» **Set task**
Write out only the span of lines that begins at the line with "wall_plate();" and ends at the line with "obj.data.transform(world)". Keep both end lines, word for word.

» **Records to process**
-*-*-

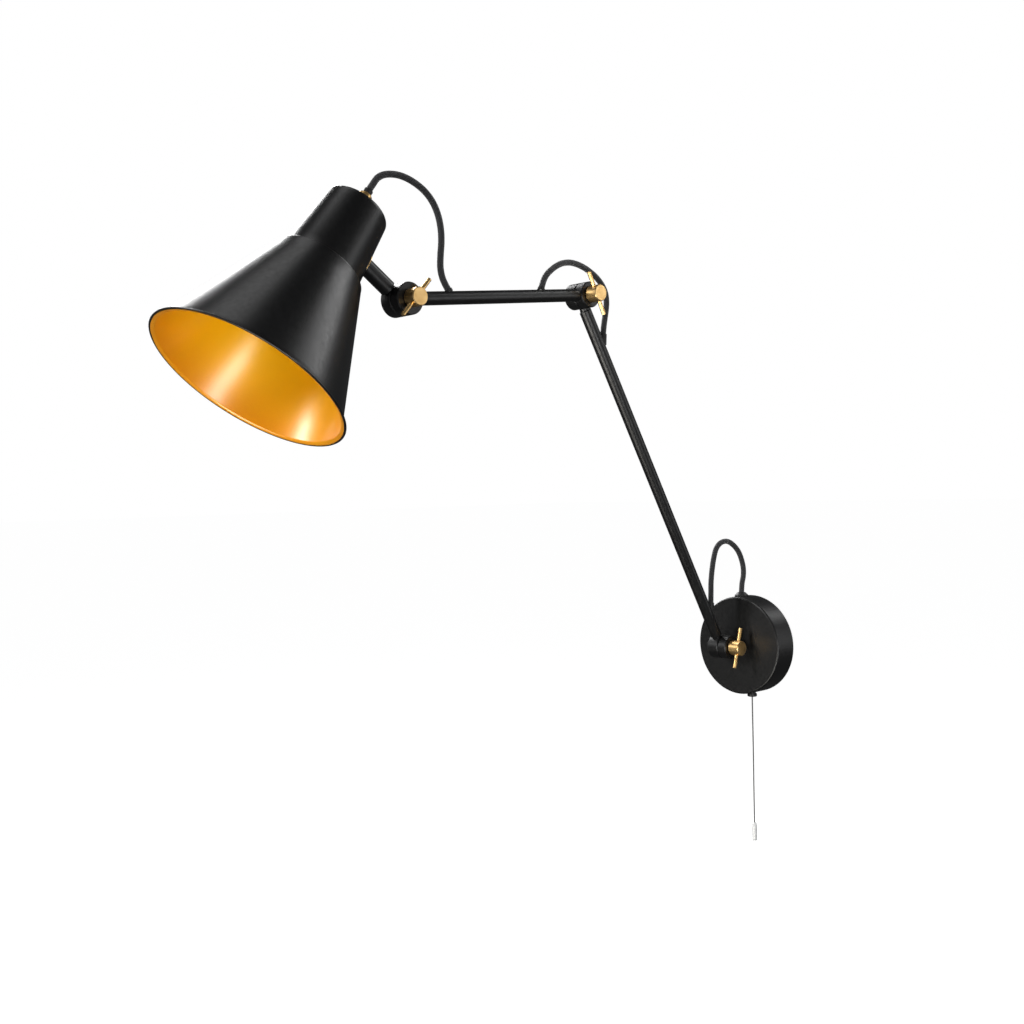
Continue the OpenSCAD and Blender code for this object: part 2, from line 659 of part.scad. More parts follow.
module lampholder() {
    color(plastic) shade_frame() difference() {
        translate([0, 0, -16]) turned(holder_r, 42, 0, 1);
        translate([0, 0, -17]) cylinder(r = socket_r, h = 21);
        translate([0, 0, 3]) cylinder(r = contact_r, h = 7);
        translate([0, 0, 9]) cylinder(r = 4, h = 4);
        translate([0, 0, 12]) cylinder(r = 14, h = 12);
        translate([0, 0, 23]) cylinder(r = 5, h = 4);
    }
}
module lampholder_ring() {
    color(plastic) shade_frame() translate([0, 0, -15]) turned(21.5, 5, holder_r + 0.03, 0.8);
}
module lampholder_contacts() {
    color(ivory) shade_frame() {
        translate([0, 0, 5]) cylinder(r = contact_r - 0.05, h = 4.9);
        translate([0, 0, 4.2]) cylinder(r = 2.5, h = 1.5);
    }
}
module holder_nipple() {
    color(steel) shade_frame() difference() {
        union() {
            translate([0, 0, 21]) cylinder(r = 4.95, h = cap_y + 1.4 - 21);
            translate([0, 0, cap_y - neck_wall - 2.5]) cylinder(r = 8, h = 2.5);
        }
        translate([0, 0, 20]) cylinder(r = flex_r + 0.1, h = 30);
    }
}
module cord_grip() {
    color(brass) shade_frame() translate([0, 0, cap_y]) difference() {
        turned(6, collar_h, 0, 0.5);
        translate([0, 0, -1]) cylinder(r = 5, h = 2.5);
        cylinder(r = flex_r + 0.1, h = collar_h + 1);
    }
}
module flex_relief() {
    color(plastic) shade_frame() translate([0, 0, cap_y + collar_h])
        turned(3.9, relief_h, flex_r + 0.1, 0.4);
}
module flex_in_head() {
    from = 18;
    to = cap_y + collar_h + relief_h - flex_break;
    color(braid) shade_frame() translate([0, 0, from]) cylinder(r = flex_r, h = to - from);
}

// ---- clamp screws -------------------------------------------------------------------------

// each cross bar's own rest angle, from upright towards the wall
base_bar_angle = 16;
elbow_bar_angle = -27;
head_bar_angle = 42;

module base_clamp_screw() { color(brass) at_base() rotate([-base_bar_angle, 0, 0]) clamp_screw(); }
module base_tommy_bar() { color(brass) at_base() rotate([-base_bar_angle, 0, 0]) tommy_bar(); }
module elbow_clamp_screw() { color(brass) at_elbow() rotate([-elbow_bar_angle, 0, 0]) clamp_screw(); }
module elbow_tommy_bar() { color(brass) at_elbow() rotate([-elbow_bar_angle, 0, 0]) tommy_bar(); }
module head_clamp_screw() { color(brass) at_head() rotate([-head_bar_angle, 0, 0]) clamp_screw(); }
module head_tommy_bar() { color(brass) at_head() rotate([-head_bar_angle, 0, 0]) tommy_bar(); }

wall_plate();
wall_cover();
cover_screw();
supply_grommet();
terminal_block();
terminal_screws();
earth_stud();
earth_nut();
flex_gland();
flex_in_box();
stem_bush();
stop_pins();
switch_body();
switch_nut();
switch_spring();
switch_plunger();
pull_cord();
pull_toggle();
base_stem();
stem_tab_washer();
stem_spring_washer();
stem_nut();
base_knuckle();
base_flex_loop_inner();
base_flex_loop_outer();
lower_arm_base_end();
base_friction_washer();
lower_arm_tube();
lower_arm_sleeves();
cores_in_lower_arm();
lower_arm_elbow_end();
elbow_friction_washer();
elbow_flex_loop();
upper_arm_elbow_end();
upper_arm_tube();
upper_arm_sleeves();
cores_in_upper_arm();
upper_arm_head_end();
head_friction_washer();
head_knuckle();
stub_tube();
stub_saddle_washer();
stub_lock_nut();
shade_neck();
shade_cone();
lampholder();
lampholder_ring();
lampholder_contacts();
holder_nipple();
cord_grip();
flex_relief();
flex_in_head();
head_flex_loop();
base_clamp_screw();
base_tommy_bar();
elbow_clamp_screw();
elbow_tommy_bar();
head_clamp_screw();
head_tommy_bar();
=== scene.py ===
"""Looks for the swing arm wall sconce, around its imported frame. Metres; +Y into the wall, +Z up."""
import math

import bpy
from mathutils import Matrix, Vector


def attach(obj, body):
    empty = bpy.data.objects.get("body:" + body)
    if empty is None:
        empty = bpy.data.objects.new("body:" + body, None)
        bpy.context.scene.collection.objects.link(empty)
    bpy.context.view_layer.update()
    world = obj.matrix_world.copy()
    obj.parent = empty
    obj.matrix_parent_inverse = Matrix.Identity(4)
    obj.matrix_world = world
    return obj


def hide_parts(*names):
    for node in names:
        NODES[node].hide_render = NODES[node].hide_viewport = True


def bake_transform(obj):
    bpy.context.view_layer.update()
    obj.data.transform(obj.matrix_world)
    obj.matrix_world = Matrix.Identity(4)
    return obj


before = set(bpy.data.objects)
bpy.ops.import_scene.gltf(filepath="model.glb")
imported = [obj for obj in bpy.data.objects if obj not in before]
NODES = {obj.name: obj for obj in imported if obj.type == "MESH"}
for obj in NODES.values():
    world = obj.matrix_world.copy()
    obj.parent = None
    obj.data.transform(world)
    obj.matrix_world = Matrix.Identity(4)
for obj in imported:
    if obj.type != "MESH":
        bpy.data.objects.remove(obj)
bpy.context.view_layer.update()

scene = bpy.context.scene
MM = 0.001

# ---- sizes shared with the source, in millimetres ------------------------------------------------

STUB_RISE = 36
SHADE_AXIS = (0, 0.588, 0.809)
SHADE_REACH = 76
HEAD_PIVOT = (0, -473.795, 340.735)
CAP_Y = 34
NECK_H = 66
NECK_ROUND = 4.5
NECK_R = 34.2
NECK_TOP_R = 28
CONE_TOP_R = 38.5
MOUTH_R = 85
MOUTH_Z = -148
LIP_W = 4.6
LIP_H = 2.2
BEAD = 0.7
WALL = 1.2
FLEX_D = 5.8
PULL_D = 1.4

TOGGLE_FOOT = (8, -13.75, -217)
FLOOR_Z = -0.62
FLOOR_HALF = 40
ROUTE_STEPS = 6

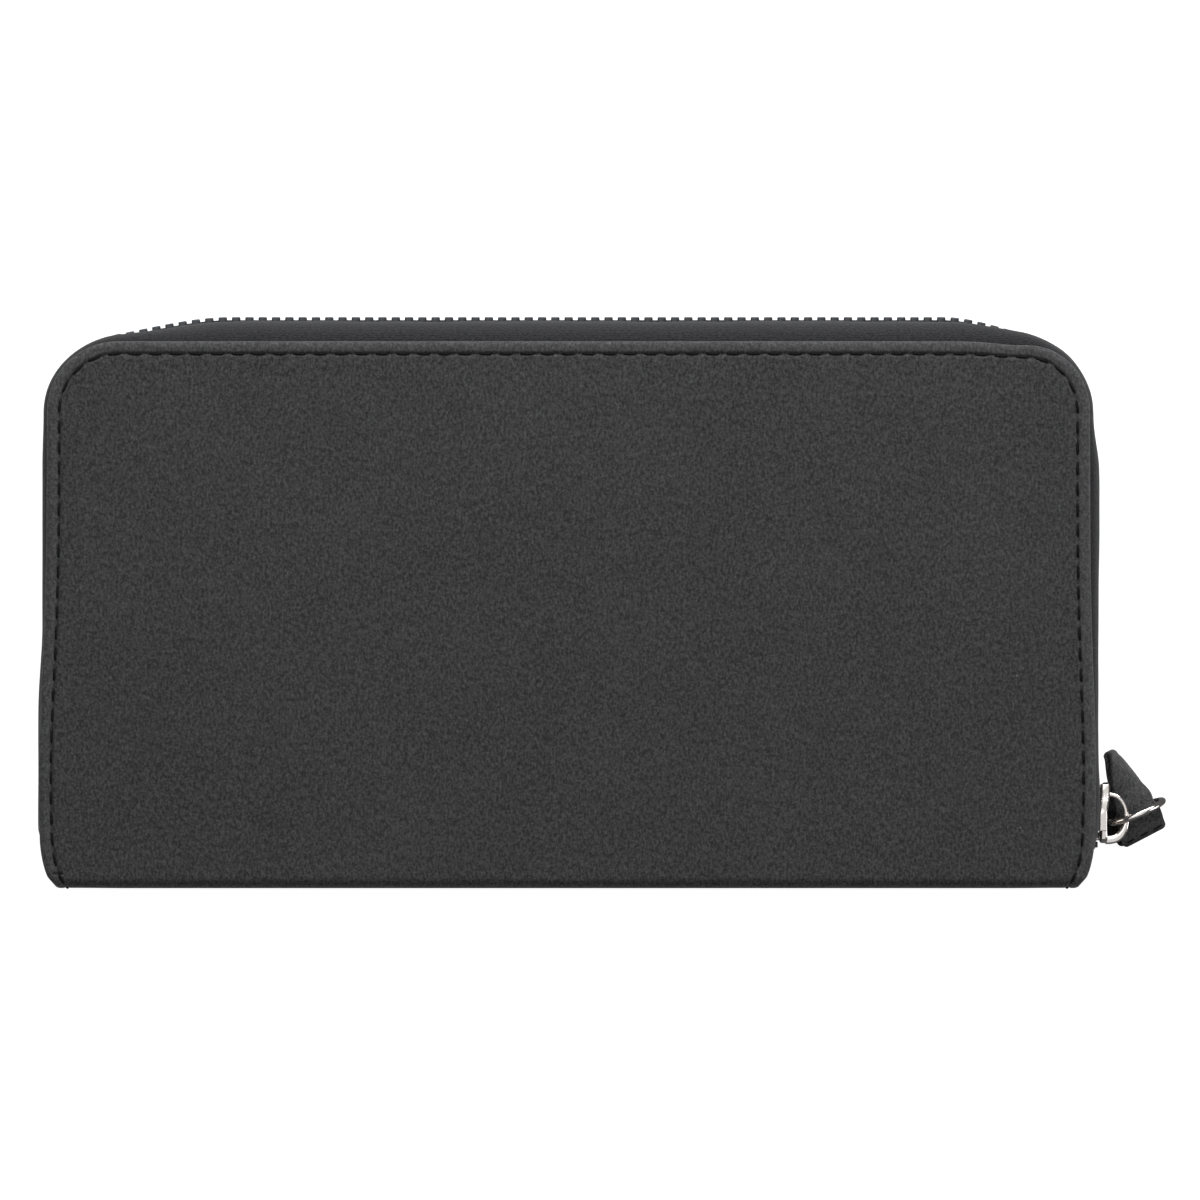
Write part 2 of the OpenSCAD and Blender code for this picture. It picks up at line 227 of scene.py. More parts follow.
def twill_group() -> bpy.types.NodeTree:
    """Woven cloth: slanted ribs crossed by finer ones.

    Returns:
        The group, which gives a Shade factor and a Height.
    """
    tree, inp, out = new_group(
        "twill weave", [("Vector", VECTOR), ("Threads per metre", FLOAT)],
        [("Shade", FLOAT), ("Height", FLOAT)])
    split = tree.add("ShaderNodeSeparateXYZ", {0: inp.outputs["Vector"]})
    along, over = (tree.maths("MULTIPLY", split.outputs[k], inp.outputs["Threads per metre"]) for k in (0, 1))
    rib = tree.maths("SINE", tree.maths("MULTIPLY", tree.maths("ADD", along, over), 2 * math.pi))
    weft = tree.maths("SINE", tree.maths("MULTIPLY", over, 4 * math.pi))
    fuzz = tree.noise(tree.scaled(inp.outputs["Vector"], (1, 1.8, 1), 0.0), 1500, 3, 0.7)
    cloth = tree.maths("ADD", tree.maths("MULTIPLY", rib, 0.04), tree.maths("MULTIPLY", weft, 0.09))
    height = tree.maths("ADD", tree.maths("ADD", cloth, 0.12), tree.maths("MULTIPLY", fuzz, 1.25))
    tree.put(out, "Height", height)
    tree.put(out, "Shade", tree.ramp(height, 0.58, 0.92, 0.15, 1.85))
    return tree.tree


def handled_group() -> bpy.types.NodeTree:
    """Handling marks on metal: smears and fine scratches.

    Returns:
        The group, which gives a Rough value and a Height.
    """
    tree, inp, out = new_group(
        "handled metal", [("Vector", VECTOR), ("Polish", FLOAT)], [("Rough", FLOAT), ("Height", FLOAT)])
    smears = tree.noise(inp.outputs["Vector"], 420, 3, 0.6)
    scratches = tree.noise(tree.scaled(inp.outputs["Vector"], (1, 14, 1), 0.5), 700, 2, 0.5)
    spread = tree.maths("MULTIPLY", tree.maths("SUBTRACT", smears, 0.45), 0.08)
    tree.put(out, "Rough", tree.maths("ADD", inp.outputs["Polish"], spread, clamp=True))
    tree.put(out, "Height", scratches)
    return tree.tree


GROUPS: dict[str, bpy.types.NodeTree] = {}


def shared(name: str, build: Callable[[], bpy.types.NodeTree]) -> bpy.types.NodeTree:
    """The named node group, built the first time that it is asked for."""
    if name not in GROUPS:
        GROUPS[name] = build()
    return GROUPS[name]


# ---- finishes -----------------------------------------------------------------------


@dataclass(frozen=True)
class Finish:
    """What all finishes share: a name, the record's slot, a colour and a roughness."""

    name: str
    slot: str
    colour: tuple[float, float, float]
    rough: float = 0.8

    def material(self) -> bpy.types.Material:
        """The finish's material, built once."""
        if self.name in bpy.data.materials:
            return bpy.data.materials[self.name]
        material = bpy.data.materials.new(self.name)
        material.use_nodes = True
        tree = Tree(material.node_tree)
        shader = material.node_tree.nodes["Principled BSDF"]
        tree.put(shader, "Base Color", (*self.colour, 1))
        tree.put(shader, "Roughness", self.rough)
        self.dress(tree, shader)
        return material

    def dress(self, tree: Tree, shader: bpy.types.Node) -> None:
        """Add the finish's own nodes."""

    @staticmethod
    def bump(tree: Tree, shader: bpy.types.Node, height: bpy.types.NodeSocket, depth_mm: float,
             strength: float = 1.0) -> None:
        """Turn a height into a bump of the given depth."""
        inputs = {"Strength": strength, "Distance": depth_mm * MM, "Height": height}
        tree.put(shader, "Normal", tree.add("ShaderNodeBump", inputs).outputs[0])


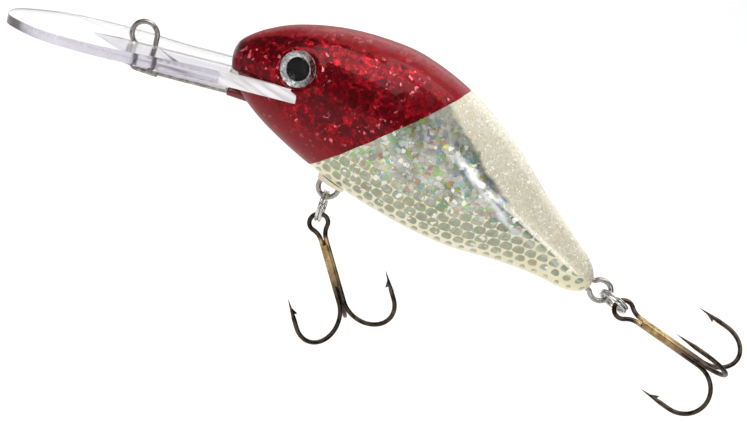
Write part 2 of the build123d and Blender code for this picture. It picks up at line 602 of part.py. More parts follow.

-*-*-

» **Exercise answer**
wall_plate();
wall_cover();
cover_screw();
supply_grommet();
terminal_block();
terminal_screws();
earth_stud();
earth_nut();
flex_gland();
flex_in_box();
stem_bush();
stop_pins();
switch_body();
switch_nut();
switch_spring();
switch_plunger();
pull_cord();
pull_toggle();
base_stem();
stem_tab_washer();
stem_spring_washer();
stem_nut();
base_knuckle();
base_flex_loop_inner();
base_flex_loop_outer();
lower_arm_base_end();
base_friction_washer();
lower_arm_tube();
lower_arm_sleeves();
cores_in_lower_arm();
lower_arm_elbow_end();
elbow_friction_washer();
elbow_flex_loop();
upper_arm_elbow_end();
upper_arm_tube();
upper_arm_sleeves();
cores_in_upper_arm();
upper_arm_head_end();
head_friction_washer();
head_knuckle();
stub_tube();
stub_saddle_washer();
stub_lock_nut();
shade_neck();
shade_cone();
lampholder();
lampholder_ring();
lampholder_contacts();
holder_nipple();
cord_grip();
flex_relief();
flex_in_head();
head_flex_loop();
base_clamp_screw();
base_tommy_bar();
elbow_clamp_screw();
elbow_tommy_bar();
head_clamp_screw();
head_tommy_bar();
=== scene.py ===
"""Looks for the swing arm wall sconce, around its imported frame. Metres; +Y into the wall, +Z up."""
import math

import bpy
from mathutils import Matrix, Vector


def attach(obj, body):
    empty = bpy.data.objects.get("body:" + body)
    if empty is None:
        empty = bpy.data.objects.new("body:" + body, None)
        bpy.context.scene.collection.objects.link(empty)
    bpy.context.view_layer.update()
    world = obj.matrix_world.copy()
    obj.parent = empty
    obj.matrix_parent_inverse = Matrix.Identity(4)
    obj.matrix_world = world
    return obj


def hide_parts(*names):
    for node in names:
        NODES[node].hide_render = NODES[node].hide_viewport = True


def bake_transform(obj):
    bpy.context.view_layer.update()
    obj.data.transform(obj.matrix_world)
    obj.matrix_world = Matrix.Identity(4)
    return obj


before = set(bpy.data.objects)
bpy.ops.import_scene.gltf(filepath="model.glb")
imported = [obj for obj in bpy.data.objects if obj not in before]
NODES = {obj.name: obj for obj in imported if obj.type == "MESH"}
for obj in NODES.values():
    world = obj.matrix_world.copy()
    obj.parent = None
    obj.data.transform(world)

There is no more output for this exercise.